==== Given data
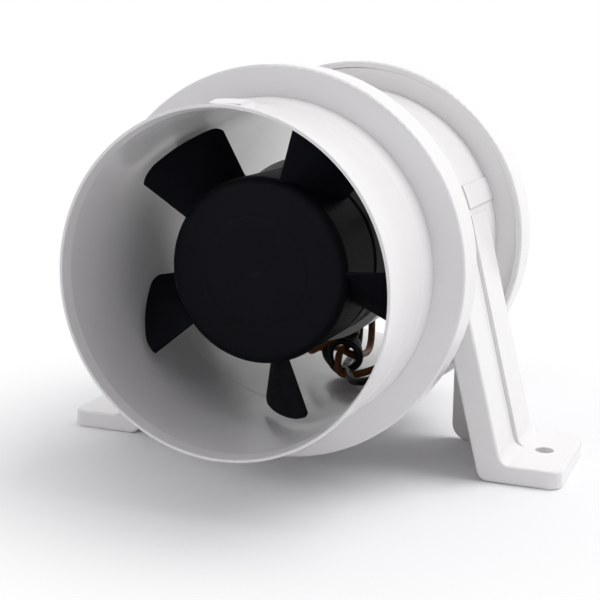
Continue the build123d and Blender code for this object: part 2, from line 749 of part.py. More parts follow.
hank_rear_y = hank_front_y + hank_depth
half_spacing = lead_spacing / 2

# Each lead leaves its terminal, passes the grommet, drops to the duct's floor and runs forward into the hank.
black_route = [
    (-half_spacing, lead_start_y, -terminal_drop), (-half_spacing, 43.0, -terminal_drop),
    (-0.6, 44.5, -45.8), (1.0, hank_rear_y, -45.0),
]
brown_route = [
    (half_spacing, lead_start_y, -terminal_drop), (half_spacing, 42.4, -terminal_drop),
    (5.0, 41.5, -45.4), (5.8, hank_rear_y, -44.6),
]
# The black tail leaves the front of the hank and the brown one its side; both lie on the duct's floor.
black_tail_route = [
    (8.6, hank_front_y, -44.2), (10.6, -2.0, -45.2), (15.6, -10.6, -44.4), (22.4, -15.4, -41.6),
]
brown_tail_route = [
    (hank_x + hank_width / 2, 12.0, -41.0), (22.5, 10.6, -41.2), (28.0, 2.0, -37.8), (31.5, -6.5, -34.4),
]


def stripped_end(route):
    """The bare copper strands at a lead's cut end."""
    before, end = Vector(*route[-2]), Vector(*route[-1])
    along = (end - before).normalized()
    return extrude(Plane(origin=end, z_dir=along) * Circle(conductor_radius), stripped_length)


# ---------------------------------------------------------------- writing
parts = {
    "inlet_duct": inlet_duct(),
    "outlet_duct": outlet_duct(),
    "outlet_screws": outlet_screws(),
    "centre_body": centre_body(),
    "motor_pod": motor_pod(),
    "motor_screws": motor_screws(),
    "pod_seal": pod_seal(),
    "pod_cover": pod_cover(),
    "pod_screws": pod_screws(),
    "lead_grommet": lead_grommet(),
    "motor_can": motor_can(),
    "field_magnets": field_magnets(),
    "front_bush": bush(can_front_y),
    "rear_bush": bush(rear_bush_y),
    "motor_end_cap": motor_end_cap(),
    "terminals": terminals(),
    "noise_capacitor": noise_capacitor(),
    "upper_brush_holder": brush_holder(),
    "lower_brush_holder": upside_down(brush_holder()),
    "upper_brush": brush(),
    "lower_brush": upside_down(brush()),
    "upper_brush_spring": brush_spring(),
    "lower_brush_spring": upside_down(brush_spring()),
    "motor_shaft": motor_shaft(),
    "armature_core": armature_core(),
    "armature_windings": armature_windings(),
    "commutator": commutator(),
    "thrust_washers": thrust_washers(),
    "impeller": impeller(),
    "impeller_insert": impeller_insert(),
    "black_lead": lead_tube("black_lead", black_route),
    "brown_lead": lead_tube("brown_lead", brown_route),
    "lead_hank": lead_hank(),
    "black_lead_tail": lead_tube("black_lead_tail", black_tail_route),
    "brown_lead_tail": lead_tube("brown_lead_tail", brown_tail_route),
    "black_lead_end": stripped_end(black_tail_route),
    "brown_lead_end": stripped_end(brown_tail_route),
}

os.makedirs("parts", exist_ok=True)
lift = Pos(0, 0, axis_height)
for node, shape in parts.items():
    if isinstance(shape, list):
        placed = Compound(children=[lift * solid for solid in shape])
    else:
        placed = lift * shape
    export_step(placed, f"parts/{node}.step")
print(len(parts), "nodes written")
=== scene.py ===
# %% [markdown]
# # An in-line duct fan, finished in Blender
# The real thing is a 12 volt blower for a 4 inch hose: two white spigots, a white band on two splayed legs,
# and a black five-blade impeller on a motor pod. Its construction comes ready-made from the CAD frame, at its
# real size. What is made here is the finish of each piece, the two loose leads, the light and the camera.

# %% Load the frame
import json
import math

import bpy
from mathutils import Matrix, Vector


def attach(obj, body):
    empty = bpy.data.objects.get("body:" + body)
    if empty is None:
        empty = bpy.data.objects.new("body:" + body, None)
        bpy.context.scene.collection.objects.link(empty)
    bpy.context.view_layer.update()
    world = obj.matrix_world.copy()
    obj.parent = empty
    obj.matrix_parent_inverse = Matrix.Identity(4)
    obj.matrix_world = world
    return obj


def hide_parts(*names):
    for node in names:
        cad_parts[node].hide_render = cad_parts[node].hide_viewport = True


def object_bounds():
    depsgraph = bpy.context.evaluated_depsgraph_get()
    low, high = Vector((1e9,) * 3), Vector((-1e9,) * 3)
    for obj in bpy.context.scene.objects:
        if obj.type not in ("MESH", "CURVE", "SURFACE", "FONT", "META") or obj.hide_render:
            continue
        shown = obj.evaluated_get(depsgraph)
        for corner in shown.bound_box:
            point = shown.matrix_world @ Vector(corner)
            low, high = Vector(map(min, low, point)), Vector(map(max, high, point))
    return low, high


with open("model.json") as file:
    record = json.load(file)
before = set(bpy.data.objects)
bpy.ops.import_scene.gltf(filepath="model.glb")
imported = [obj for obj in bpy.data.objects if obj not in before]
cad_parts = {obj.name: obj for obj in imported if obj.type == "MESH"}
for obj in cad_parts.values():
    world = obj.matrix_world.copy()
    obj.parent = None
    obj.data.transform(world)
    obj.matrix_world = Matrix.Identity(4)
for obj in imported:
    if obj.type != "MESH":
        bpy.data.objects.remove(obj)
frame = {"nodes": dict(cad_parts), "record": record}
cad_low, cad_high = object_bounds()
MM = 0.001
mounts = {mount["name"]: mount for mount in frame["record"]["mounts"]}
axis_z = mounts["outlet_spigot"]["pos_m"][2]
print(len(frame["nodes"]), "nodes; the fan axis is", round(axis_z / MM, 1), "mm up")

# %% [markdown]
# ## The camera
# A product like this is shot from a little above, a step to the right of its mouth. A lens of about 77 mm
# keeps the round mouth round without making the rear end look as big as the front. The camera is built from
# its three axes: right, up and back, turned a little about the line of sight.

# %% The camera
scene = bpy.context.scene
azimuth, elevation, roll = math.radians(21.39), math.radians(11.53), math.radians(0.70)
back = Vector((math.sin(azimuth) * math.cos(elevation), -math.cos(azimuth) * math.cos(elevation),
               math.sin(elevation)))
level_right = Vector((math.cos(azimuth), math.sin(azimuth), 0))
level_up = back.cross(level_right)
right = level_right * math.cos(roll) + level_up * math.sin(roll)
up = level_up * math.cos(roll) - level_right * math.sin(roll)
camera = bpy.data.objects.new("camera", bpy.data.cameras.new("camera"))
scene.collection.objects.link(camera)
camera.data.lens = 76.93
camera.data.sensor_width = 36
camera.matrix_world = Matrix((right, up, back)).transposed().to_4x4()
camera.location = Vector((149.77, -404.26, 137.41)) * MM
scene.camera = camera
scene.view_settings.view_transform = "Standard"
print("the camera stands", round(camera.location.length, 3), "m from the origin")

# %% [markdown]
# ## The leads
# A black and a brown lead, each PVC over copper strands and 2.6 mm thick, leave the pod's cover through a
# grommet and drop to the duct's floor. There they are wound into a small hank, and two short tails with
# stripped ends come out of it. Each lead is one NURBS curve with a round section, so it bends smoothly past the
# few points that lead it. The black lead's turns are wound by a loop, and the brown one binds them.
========
Requirement → Extract each line of the material exactly as it stands.

Worked solution →
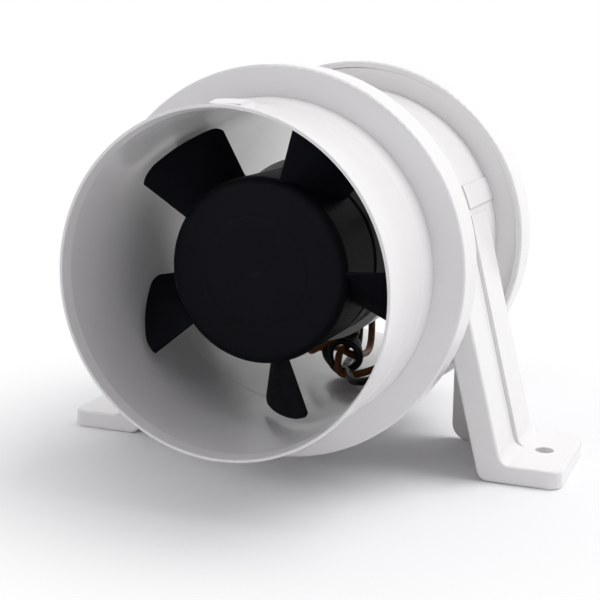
Continue the build123d and Blender code for this object: part 2, from line 749 of part.py. More parts follow.
hank_rear_y = hank_front_y + hank_depth
half_spacing = lead_spacing / 2

# Each lead leaves its terminal, passes the grommet, drops to the duct's floor and runs forward into the hank.
black_route = [
    (-half_spacing, lead_start_y, -terminal_drop), (-half_spacing, 43.0, -terminal_drop),
    (-0.6, 44.5, -45.8), (1.0, hank_rear_y, -45.0),
]
brown_route = [
    (half_spacing, lead_start_y, -terminal_drop), (half_spacing, 42.4, -terminal_drop),
    (5.0, 41.5, -45.4), (5.8, hank_rear_y, -44.6),
]
# The black tail leaves the front of the hank and the brown one its side; both lie on the duct's floor.
black_tail_route = [
    (8.6, hank_front_y, -44.2), (10.6, -2.0, -45.2), (15.6, -10.6, -44.4), (22.4, -15.4, -41.6),
]
brown_tail_route = [
    (hank_x + hank_width / 2, 12.0, -41.0), (22.5, 10.6, -41.2), (28.0, 2.0, -37.8), (31.5, -6.5, -34.4),
]


def stripped_end(route):
    """The bare copper strands at a lead's cut end."""
    before, end = Vector(*route[-2]), Vector(*route[-1])
    along = (end - before).normalized()
    return extrude(Plane(origin=end, z_dir=along) * Circle(conductor_radius), stripped_length)


# ---------------------------------------------------------------- writing
parts = {
    "inlet_duct": inlet_duct(),
    "outlet_duct": outlet_duct(),
    "outlet_screws": outlet_screws(),
    "centre_body": centre_body(),
    "motor_pod": motor_pod(),
    "motor_screws": motor_screws(),
    "pod_seal": pod_seal(),
    "pod_cover": pod_cover(),
    "pod_screws": pod_screws(),
    "lead_grommet": lead_grommet(),
    "motor_can": motor_can(),
    "field_magnets": field_magnets(),
    "front_bush": bush(can_front_y),
    "rear_bush": bush(rear_bush_y),
    "motor_end_cap": motor_end_cap(),
    "terminals": terminals(),
    "noise_capacitor": noise_capacitor(),
    "upper_brush_holder": brush_holder(),
    "lower_brush_holder": upside_down(brush_holder()),
    "upper_brush": brush(),
    "lower_brush": upside_down(brush()),
    "upper_brush_spring": brush_spring(),
    "lower_brush_spring": upside_down(brush_spring()),
    "motor_shaft": motor_shaft(),
    "armature_core": armature_core(),
    "armature_windings": armature_windings(),
    "commutator": commutator(),
    "thrust_washers": thrust_washers(),
    "impeller": impeller(),
    "impeller_insert": impeller_insert(),
    "black_lead": lead_tube("black_lead", black_route),
    "brown_lead": lead_tube("brown_lead", brown_route),
    "lead_hank": lead_hank(),
    "black_lead_tail": lead_tube("black_lead_tail", black_tail_route),
    "brown_lead_tail": lead_tube("brown_lead_tail", brown_tail_route),
    "black_lead_end": stripped_end(black_tail_route),
    "brown_lead_end": stripped_end(brown_tail_route),
}

os.makedirs("parts", exist_ok=True)
lift = Pos(0, 0, axis_height)
for node, shape in parts.items():
    if isinstance(shape, list):
        placed = Compound(children=[lift * solid for solid in shape])
    else:
        placed = lift * shape
    export_step(placed, f"parts/{node}.step")
print(len(parts), "nodes written")
=== scene.py ===
# %% [markdown]
# # An in-line duct fan, finished in Blender
# The real thing is a 12 volt blower for a 4 inch hose: two white spigots, a white band on two splayed legs,
# and a black five-blade impeller on a motor pod. Its construction comes ready-made from the CAD frame, at its
# real size. What is made here is the finish of each piece, the two loose leads, the light and the camera.

# %% Load the frame
import json
import math

import bpy
from mathutils import Matrix, Vector


def attach(obj, body):
    empty = bpy.data.objects.get("body:" + body)
    if empty is None:
        empty = bpy.data.objects.new("body:" + body, None)
        bpy.context.scene.collection.objects.link(empty)
    bpy.context.view_layer.update()
    world = obj.matrix_world.copy()
    obj.parent = empty
    obj.matrix_parent_inverse = Matrix.Identity(4)
    obj.matrix_world = world
    return obj


def hide_parts(*names):
    for node in names:
        cad_parts[node].hide_render = cad_parts[node].hide_viewport = True


def object_bounds():
    depsgraph = bpy.context.evaluated_depsgraph_get()
    low, high = Vector((1e9,) * 3), Vector((-1e9,) * 3)
    for obj in bpy.context.scene.objects:
        if obj.type not in ("MESH", "CURVE", "SURFACE", "FONT", "META") or obj.hide_render:
            continue
        shown = obj.evaluated_get(depsgraph)
        for corner in shown.bound_box:
            point = shown.matrix_world @ Vector(corner)
            low, high = Vector(map(min, low, point)), Vector(map(max, high, point))
    return low, high


with open("model.json") as file:
    record = json.load(file)
before = set(bpy.data.objects)
bpy.ops.import_scene.gltf(filepath="model.glb")
imported = [obj for obj in bpy.data.objects if obj not in before]
cad_parts = {obj.name: obj for obj in imported if obj.type == "MESH"}
for obj in cad_parts.values():
    world = obj.matrix_world.copy()
    obj.parent = None
    obj.data.transform(world)
    obj.matrix_world = Matrix.Identity(4)
for obj in imported:
    if obj.type != "MESH":
        bpy.data.objects.remove(obj)
frame = {"nodes": dict(cad_parts), "record": record}
cad_low, cad_high = object_bounds()
MM = 0.001
mounts = {mount["name"]: mount for mount in frame["record"]["mounts"]}
axis_z = mounts["outlet_spigot"]["pos_m"][2]
print(len(frame["nodes"]), "nodes; the fan axis is", round(axis_z / MM, 1), "mm up")

# %% [markdown]
# ## The camera
# A product like this is shot from a little above, a step to the right of its mouth. A lens of about 77 mm
# keeps the round mouth round without making the rear end look as big as the front. The camera is built from
# its three axes: right, up and back, turned a little about the line of sight.

# %% The camera
scene = bpy.context.scene
azimuth, elevation, roll = math.radians(21.39), math.radians(11.53), math.radians(0.70)
back = Vector((math.sin(azimuth) * math.cos(elevation), -math.cos(azimuth) * math.cos(elevation),
               math.sin(elevation)))
level_right = Vector((math.cos(azimuth), math.sin(azimuth), 0))
level_up = back.cross(level_right)
right = level_right * math.cos(roll) + level_up * math.sin(roll)
up = level_up * math.cos(roll) - level_right * math.sin(roll)
camera = bpy.data.objects.new("camera", bpy.data.cameras.new("camera"))
scene.collection.objects.link(camera)
camera.data.lens = 76.93
camera.data.sensor_width = 36
camera.matrix_world = Matrix((right, up, back)).transposed().to_4x4()
camera.location = Vector((149.77, -404.26, 137.41)) * MM
scene.camera = camera
scene.view_settings.view_transform = "Standard"
print("the camera stands", round(camera.location.length, 3), "m from the origin")

# %% [markdown]
# ## The leads
# A black and a brown lead, each PVC over copper strands and 2.6 mm thick, leave the pod's cover through a
# grommet and drop to the duct's floor. There they are wound into a small hank, and two short tails with
# stripped ends come out of it. Each lead is one NURBS curve with a round section, so it bends smoothly past the
# few points that lead it. The black lead's turns are wound by a loop, and the brown one binds them.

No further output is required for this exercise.